WHAT THE TASK REQUIRES:
Copy all lines below containing "name".
Start GIVEN MATERIAL
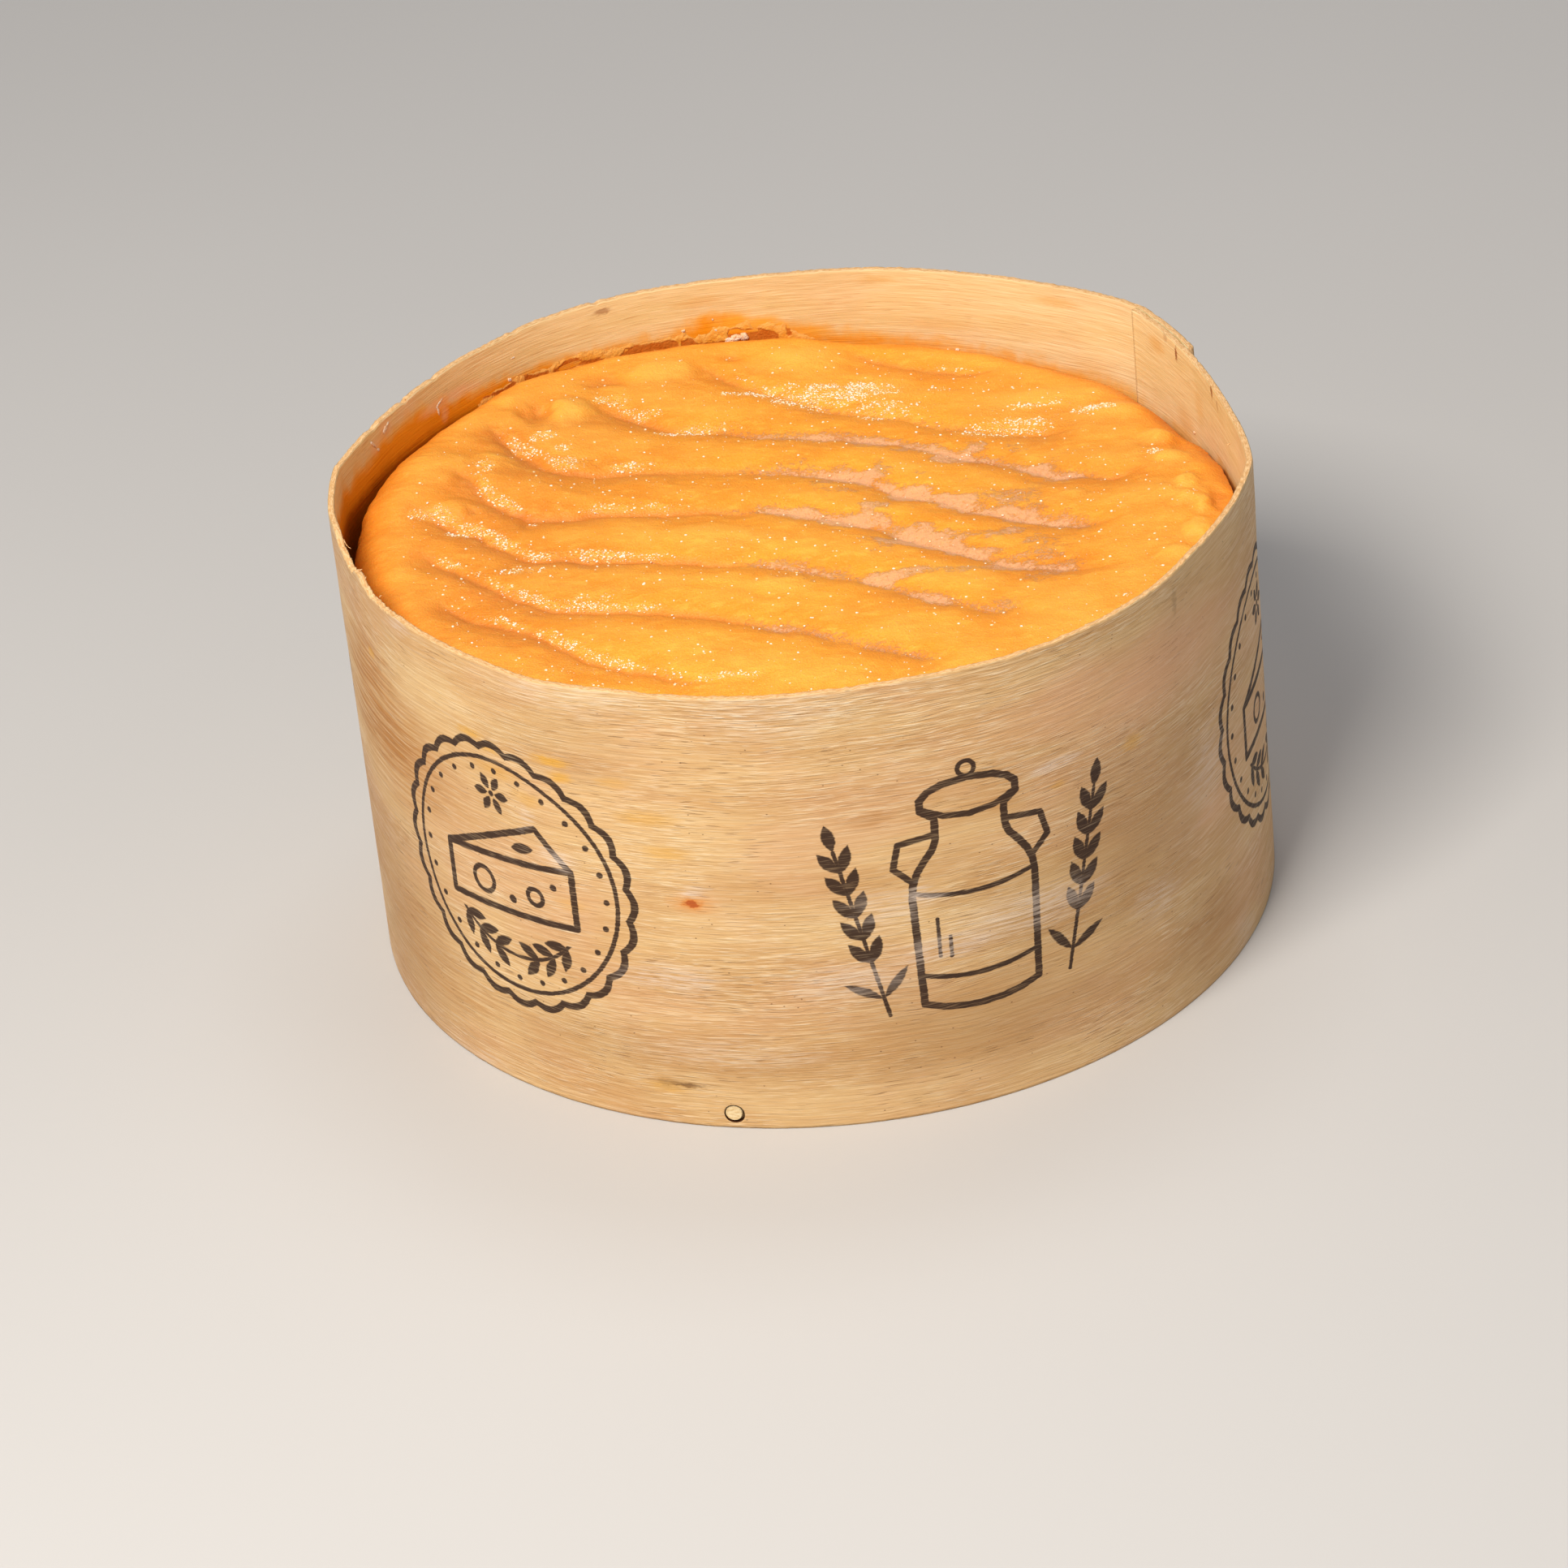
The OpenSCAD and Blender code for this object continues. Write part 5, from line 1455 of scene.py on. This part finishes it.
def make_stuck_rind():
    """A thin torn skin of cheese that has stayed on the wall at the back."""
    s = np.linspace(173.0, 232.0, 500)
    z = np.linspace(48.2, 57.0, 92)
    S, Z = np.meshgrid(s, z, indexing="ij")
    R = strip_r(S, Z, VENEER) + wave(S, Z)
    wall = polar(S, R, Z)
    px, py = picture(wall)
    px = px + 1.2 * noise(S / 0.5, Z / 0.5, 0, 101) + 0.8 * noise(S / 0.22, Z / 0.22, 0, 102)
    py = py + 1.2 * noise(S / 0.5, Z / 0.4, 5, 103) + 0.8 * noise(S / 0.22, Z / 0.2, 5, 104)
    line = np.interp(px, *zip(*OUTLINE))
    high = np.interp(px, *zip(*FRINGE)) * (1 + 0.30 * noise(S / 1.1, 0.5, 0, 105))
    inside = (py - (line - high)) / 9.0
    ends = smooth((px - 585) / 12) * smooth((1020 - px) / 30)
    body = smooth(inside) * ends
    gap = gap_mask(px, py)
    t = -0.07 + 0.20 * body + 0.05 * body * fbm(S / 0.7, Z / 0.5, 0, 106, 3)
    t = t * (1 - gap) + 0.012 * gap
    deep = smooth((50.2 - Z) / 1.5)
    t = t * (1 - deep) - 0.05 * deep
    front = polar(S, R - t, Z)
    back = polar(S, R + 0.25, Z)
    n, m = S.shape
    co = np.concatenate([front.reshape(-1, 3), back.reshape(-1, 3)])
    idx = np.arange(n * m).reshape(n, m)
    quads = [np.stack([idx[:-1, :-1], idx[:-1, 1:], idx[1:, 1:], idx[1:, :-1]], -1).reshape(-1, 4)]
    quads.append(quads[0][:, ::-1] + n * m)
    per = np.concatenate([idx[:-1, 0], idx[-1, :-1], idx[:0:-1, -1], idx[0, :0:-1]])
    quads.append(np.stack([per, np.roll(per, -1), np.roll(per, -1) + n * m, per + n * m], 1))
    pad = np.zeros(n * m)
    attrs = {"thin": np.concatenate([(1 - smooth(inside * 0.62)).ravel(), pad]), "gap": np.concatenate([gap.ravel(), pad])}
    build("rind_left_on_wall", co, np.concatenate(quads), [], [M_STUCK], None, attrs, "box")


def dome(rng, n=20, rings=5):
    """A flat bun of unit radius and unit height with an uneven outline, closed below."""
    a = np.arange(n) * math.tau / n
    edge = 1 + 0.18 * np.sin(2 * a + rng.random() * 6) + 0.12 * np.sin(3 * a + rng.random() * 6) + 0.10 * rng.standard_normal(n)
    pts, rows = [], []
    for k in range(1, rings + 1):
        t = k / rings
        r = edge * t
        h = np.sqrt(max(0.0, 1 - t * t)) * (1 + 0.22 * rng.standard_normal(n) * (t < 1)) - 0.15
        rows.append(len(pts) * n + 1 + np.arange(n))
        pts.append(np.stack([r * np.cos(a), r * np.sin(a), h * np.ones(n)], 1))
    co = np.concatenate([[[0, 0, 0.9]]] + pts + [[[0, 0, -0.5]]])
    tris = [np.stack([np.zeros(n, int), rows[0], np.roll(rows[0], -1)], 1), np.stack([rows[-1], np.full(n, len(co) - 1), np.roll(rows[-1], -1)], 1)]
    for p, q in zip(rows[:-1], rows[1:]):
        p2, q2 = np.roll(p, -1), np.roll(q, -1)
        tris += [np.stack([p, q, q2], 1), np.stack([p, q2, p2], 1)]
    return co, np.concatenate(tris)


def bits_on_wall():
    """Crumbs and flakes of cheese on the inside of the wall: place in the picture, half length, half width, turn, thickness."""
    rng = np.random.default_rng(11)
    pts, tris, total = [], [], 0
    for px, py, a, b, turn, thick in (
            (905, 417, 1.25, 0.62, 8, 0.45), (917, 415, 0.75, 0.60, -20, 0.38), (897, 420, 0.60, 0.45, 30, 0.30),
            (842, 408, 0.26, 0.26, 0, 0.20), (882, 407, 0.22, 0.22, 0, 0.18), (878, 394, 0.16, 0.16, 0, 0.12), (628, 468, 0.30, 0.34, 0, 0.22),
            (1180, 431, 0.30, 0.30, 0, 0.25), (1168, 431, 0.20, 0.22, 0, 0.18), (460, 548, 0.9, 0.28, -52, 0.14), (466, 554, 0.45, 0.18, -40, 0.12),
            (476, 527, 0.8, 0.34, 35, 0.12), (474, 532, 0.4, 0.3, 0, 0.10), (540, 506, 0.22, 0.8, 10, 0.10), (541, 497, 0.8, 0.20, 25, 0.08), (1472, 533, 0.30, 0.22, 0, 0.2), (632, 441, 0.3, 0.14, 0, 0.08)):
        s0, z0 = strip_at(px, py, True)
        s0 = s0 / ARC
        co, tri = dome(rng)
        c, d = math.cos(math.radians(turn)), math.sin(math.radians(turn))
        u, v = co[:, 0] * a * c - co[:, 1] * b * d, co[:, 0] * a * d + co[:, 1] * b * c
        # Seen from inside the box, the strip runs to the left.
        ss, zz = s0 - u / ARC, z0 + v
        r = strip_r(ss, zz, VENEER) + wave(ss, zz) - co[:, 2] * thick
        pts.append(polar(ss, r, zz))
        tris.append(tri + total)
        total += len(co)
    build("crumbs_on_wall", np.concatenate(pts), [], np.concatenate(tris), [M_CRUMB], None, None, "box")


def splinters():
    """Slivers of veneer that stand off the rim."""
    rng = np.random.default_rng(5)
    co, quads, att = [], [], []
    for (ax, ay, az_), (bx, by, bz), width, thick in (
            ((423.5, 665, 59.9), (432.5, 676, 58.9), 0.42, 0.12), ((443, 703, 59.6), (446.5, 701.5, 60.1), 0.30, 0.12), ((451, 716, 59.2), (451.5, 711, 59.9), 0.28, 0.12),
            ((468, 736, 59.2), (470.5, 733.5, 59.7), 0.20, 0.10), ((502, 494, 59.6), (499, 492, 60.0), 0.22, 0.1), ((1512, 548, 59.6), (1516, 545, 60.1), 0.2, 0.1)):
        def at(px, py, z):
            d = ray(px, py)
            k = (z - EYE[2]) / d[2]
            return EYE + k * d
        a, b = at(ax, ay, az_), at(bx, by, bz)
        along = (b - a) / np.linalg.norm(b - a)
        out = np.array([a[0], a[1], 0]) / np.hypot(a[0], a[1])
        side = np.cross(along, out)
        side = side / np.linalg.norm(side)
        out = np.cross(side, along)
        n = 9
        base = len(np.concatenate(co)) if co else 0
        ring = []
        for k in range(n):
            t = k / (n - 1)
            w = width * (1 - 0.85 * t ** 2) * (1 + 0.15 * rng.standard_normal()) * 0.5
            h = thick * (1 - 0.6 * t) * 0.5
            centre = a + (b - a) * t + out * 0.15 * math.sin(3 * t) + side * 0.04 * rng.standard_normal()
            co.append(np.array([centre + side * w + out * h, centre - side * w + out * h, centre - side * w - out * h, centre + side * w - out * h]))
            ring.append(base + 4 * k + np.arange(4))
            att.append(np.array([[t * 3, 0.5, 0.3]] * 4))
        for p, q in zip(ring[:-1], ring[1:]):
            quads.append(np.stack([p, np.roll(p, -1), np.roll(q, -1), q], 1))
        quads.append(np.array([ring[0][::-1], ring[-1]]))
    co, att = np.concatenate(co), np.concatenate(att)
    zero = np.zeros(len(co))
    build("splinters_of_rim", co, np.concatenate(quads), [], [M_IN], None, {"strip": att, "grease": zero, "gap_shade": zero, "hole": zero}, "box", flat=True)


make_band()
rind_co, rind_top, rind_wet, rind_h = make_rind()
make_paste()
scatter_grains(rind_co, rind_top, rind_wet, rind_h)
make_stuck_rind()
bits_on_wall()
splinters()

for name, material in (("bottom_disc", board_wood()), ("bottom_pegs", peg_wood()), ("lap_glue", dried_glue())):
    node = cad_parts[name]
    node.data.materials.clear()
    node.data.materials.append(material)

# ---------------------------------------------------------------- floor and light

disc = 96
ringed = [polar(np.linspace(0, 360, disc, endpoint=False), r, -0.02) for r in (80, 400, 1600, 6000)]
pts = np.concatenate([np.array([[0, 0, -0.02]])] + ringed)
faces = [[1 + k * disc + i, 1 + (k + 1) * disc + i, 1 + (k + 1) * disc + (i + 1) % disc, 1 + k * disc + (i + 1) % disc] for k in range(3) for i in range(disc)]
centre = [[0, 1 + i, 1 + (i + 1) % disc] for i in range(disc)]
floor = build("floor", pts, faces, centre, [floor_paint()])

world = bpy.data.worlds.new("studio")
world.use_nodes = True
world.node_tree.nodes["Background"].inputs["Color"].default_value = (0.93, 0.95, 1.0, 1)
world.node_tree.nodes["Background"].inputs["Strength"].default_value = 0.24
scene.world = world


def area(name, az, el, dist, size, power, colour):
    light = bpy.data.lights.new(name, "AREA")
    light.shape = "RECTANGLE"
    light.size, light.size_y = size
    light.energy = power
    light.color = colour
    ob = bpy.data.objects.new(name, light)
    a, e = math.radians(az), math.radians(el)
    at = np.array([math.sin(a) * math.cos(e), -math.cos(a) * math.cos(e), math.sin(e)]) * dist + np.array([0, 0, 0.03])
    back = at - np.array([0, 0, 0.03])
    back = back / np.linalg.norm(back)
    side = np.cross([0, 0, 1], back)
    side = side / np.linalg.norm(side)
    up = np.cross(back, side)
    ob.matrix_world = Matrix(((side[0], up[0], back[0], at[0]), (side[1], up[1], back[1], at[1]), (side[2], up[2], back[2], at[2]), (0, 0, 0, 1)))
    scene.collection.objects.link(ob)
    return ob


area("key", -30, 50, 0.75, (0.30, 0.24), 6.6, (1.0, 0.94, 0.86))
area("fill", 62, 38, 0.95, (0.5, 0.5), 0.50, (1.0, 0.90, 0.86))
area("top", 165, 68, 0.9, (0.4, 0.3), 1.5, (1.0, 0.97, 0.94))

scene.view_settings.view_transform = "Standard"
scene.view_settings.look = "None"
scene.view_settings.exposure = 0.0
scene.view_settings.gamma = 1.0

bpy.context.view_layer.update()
End GIVEN MATERIAL
RESULT FOR THIS EXERCISE:
for name, material in (("bottom_disc", board_wood()), ("bottom_pegs", peg_wood()), ("lap_glue", dried_glue())):
    node = cad_parts[name]
def area(name, az, el, dist, size, power, colour):
    light = bpy.data.lights.new(name, "AREA")
    ob = bpy.data.objects.new(name, light)